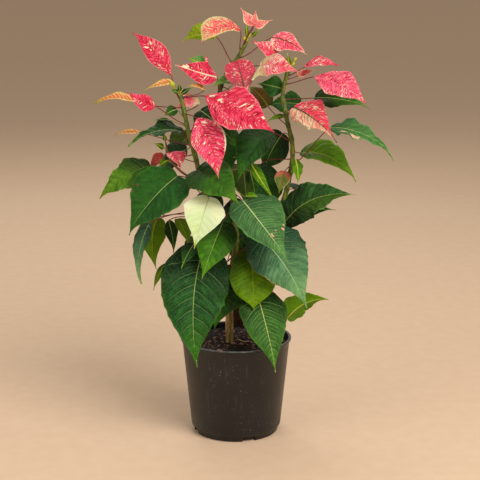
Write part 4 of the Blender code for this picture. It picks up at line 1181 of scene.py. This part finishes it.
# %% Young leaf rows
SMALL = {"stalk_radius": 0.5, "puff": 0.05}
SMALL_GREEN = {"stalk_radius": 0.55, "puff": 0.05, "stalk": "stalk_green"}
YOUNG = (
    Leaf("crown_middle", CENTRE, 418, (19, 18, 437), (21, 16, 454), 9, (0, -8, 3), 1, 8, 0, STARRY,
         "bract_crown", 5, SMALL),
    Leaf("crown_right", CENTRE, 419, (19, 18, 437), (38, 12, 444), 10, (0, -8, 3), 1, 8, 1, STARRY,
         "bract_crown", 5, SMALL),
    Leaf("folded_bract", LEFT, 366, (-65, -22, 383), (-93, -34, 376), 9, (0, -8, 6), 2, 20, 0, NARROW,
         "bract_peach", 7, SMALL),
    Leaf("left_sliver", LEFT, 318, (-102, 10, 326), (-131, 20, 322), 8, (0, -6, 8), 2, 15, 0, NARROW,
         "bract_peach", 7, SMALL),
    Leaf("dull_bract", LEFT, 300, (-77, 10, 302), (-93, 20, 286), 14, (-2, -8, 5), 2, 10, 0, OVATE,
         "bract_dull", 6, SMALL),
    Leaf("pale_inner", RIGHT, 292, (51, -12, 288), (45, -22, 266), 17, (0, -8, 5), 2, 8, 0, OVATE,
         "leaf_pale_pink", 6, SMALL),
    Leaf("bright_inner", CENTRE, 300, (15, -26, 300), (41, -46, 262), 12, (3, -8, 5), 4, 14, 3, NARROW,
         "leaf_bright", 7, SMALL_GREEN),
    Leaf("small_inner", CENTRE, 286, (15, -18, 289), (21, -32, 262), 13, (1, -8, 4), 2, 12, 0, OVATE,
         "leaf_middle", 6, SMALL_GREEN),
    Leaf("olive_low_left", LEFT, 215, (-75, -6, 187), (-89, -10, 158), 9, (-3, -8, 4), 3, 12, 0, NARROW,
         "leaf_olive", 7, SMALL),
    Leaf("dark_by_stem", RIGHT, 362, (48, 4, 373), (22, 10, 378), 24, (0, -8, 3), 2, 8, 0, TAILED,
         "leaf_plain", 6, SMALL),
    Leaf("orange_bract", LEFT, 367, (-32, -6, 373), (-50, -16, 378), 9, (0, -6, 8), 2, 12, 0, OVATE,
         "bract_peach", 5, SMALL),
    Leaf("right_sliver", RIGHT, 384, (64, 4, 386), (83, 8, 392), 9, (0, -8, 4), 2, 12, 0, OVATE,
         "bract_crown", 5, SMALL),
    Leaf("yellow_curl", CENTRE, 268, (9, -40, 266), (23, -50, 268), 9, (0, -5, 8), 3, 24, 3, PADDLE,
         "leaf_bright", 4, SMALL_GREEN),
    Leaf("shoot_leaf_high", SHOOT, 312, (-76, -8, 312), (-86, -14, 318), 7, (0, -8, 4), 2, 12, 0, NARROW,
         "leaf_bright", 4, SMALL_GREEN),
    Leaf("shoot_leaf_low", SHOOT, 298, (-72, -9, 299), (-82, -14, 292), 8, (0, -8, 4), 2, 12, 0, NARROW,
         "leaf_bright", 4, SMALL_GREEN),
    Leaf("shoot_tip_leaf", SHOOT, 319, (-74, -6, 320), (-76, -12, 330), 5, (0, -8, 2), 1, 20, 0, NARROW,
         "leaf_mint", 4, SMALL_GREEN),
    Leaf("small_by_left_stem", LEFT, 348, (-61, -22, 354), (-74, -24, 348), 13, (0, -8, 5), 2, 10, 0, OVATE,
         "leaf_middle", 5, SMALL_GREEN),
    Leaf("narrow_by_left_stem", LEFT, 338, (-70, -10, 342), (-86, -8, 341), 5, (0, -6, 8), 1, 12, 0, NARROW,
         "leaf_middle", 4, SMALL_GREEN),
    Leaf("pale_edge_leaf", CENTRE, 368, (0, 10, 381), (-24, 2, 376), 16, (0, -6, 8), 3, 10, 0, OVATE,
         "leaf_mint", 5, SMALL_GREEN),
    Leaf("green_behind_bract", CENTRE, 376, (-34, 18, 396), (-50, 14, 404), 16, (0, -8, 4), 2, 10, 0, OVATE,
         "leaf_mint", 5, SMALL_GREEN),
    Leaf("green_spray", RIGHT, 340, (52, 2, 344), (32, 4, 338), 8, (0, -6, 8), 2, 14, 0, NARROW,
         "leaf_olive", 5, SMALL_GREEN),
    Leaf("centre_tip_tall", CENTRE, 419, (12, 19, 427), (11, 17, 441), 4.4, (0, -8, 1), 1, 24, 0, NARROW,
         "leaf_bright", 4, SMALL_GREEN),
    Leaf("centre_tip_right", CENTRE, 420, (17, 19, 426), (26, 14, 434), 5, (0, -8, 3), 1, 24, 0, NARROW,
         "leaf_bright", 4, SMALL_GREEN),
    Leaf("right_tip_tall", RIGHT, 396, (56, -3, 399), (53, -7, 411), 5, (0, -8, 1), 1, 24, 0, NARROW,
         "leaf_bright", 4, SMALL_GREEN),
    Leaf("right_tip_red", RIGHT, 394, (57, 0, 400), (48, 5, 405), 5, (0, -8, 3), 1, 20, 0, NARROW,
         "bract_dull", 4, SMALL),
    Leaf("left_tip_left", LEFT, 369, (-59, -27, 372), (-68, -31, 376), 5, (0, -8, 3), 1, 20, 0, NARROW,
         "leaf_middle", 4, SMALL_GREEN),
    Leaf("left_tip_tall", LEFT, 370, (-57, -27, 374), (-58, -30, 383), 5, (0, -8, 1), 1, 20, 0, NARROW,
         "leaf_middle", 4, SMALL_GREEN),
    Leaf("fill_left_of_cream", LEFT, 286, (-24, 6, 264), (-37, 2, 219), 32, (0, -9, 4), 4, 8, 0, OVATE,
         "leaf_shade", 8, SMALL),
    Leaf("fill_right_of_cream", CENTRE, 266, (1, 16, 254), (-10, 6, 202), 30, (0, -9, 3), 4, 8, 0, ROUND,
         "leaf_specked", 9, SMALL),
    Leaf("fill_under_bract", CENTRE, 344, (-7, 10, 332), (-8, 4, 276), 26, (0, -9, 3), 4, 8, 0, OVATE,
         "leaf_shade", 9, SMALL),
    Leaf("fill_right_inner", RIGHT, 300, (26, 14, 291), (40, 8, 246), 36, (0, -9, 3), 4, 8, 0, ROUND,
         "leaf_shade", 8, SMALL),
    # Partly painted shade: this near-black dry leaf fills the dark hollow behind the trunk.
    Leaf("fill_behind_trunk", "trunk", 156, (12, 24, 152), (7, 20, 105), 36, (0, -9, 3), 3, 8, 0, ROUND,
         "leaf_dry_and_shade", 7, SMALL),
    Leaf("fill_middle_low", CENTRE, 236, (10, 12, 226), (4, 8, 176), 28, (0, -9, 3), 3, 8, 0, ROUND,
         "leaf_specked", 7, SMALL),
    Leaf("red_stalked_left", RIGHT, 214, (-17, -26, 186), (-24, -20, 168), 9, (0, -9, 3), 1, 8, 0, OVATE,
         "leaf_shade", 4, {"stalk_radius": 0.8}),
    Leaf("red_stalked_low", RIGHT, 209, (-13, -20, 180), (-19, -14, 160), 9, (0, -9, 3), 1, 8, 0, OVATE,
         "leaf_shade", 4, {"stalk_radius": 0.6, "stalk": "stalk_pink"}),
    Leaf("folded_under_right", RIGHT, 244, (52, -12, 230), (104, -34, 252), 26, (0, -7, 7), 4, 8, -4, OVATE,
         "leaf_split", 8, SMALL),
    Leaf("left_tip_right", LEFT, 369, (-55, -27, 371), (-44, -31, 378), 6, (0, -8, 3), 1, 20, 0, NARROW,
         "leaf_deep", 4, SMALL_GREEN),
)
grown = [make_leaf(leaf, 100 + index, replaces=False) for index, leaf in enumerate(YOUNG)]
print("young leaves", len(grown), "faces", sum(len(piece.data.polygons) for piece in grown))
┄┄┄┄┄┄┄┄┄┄
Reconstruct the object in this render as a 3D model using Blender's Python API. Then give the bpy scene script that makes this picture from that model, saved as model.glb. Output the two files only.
┄┄┄┄┄┄┄┄┄┄
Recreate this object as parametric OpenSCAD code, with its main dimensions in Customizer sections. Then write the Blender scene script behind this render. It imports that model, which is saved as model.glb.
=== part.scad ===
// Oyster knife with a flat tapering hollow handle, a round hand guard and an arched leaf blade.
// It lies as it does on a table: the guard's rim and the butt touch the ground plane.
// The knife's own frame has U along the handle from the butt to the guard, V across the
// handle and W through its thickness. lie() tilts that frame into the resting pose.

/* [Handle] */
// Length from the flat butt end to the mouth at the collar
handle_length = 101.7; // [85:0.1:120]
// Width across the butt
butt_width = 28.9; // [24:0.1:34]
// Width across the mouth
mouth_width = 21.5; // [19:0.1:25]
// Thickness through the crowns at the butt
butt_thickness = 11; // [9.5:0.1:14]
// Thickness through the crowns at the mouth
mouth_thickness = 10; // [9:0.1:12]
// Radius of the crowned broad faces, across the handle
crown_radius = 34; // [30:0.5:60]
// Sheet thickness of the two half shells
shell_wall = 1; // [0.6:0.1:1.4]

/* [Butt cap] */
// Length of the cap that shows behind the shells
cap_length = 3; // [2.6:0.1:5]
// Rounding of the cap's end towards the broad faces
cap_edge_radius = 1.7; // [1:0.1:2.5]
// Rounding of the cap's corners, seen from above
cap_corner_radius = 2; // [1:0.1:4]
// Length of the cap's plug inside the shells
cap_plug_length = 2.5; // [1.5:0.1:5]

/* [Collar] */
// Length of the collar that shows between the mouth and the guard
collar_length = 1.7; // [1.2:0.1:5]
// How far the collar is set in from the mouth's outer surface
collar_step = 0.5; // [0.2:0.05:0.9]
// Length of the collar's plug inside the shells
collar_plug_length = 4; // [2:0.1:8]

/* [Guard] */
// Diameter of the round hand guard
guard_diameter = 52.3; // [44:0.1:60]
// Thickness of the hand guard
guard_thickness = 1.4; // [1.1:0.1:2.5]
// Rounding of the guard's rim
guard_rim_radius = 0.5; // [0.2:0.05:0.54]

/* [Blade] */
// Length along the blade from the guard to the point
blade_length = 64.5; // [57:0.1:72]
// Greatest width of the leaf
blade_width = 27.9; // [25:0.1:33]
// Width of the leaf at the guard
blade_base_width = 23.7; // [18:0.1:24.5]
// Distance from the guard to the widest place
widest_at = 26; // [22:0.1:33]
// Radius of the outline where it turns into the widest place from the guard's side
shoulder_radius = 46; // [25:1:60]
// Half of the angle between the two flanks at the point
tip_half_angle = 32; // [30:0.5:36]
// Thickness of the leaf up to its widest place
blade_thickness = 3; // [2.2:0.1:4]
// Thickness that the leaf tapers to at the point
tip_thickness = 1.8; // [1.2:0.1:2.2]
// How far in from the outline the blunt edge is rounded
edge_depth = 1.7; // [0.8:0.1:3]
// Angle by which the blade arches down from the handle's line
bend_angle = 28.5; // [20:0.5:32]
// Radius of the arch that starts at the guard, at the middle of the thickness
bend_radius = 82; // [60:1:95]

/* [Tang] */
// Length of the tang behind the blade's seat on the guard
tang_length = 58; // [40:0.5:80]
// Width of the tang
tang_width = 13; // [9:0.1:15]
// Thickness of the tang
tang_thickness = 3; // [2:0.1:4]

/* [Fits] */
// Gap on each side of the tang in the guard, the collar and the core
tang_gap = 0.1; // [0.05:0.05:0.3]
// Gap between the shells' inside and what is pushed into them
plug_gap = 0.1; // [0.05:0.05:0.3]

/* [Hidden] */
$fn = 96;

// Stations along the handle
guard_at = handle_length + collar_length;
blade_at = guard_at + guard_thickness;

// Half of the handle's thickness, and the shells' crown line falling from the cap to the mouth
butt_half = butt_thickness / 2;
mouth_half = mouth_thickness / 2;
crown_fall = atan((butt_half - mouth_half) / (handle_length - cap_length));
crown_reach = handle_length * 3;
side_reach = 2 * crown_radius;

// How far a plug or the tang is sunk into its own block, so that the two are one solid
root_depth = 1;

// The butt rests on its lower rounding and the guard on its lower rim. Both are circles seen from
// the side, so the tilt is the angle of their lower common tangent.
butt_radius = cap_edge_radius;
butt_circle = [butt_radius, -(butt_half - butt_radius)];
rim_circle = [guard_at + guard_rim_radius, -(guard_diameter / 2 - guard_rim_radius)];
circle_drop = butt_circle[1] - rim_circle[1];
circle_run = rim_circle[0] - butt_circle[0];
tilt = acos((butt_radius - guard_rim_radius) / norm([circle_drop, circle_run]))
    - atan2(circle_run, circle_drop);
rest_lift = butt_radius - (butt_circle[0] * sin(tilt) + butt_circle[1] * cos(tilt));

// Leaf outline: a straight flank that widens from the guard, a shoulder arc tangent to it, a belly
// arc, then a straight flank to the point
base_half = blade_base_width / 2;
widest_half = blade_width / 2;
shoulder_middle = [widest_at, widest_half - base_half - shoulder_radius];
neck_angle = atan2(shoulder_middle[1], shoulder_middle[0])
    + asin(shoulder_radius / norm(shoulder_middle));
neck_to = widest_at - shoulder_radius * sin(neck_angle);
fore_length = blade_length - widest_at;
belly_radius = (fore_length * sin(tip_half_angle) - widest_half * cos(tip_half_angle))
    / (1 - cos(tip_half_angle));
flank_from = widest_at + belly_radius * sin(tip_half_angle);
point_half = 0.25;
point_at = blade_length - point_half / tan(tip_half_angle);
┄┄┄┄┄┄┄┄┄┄
Count every line of the records that holds the string "scene". Write only the total.

**Exercise solution:** 3